→ **Required task**: Gather each line of the entries below that includes "Blender".

→ **Data rows**:
------------------------------

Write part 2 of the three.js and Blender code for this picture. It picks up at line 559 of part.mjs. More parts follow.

------------------------------

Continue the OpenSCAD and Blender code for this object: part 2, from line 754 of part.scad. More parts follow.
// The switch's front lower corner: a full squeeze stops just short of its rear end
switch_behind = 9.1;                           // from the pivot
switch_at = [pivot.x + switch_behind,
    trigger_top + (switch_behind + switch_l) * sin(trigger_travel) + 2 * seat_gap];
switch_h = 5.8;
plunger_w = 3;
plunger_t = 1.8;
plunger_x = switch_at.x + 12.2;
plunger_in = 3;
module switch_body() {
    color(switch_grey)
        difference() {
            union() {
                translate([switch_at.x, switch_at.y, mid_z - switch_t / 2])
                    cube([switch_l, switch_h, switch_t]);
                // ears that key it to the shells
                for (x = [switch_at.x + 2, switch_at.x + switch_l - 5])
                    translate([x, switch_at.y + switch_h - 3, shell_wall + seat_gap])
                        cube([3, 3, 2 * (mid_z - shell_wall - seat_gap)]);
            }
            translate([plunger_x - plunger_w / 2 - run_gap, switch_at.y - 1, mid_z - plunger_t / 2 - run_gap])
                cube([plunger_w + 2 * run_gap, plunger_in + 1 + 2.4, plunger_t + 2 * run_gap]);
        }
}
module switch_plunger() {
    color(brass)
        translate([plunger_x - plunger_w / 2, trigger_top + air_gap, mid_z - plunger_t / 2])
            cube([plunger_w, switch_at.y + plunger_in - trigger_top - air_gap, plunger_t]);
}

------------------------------

→ **Reply**:
Write part 2 of the three.js and Blender code for this picture. It picks up at line 559 of part.mjs. More parts follow.
Continue the OpenSCAD and Blender code for this object: part 2, from line 754 of part.scad. More parts follow.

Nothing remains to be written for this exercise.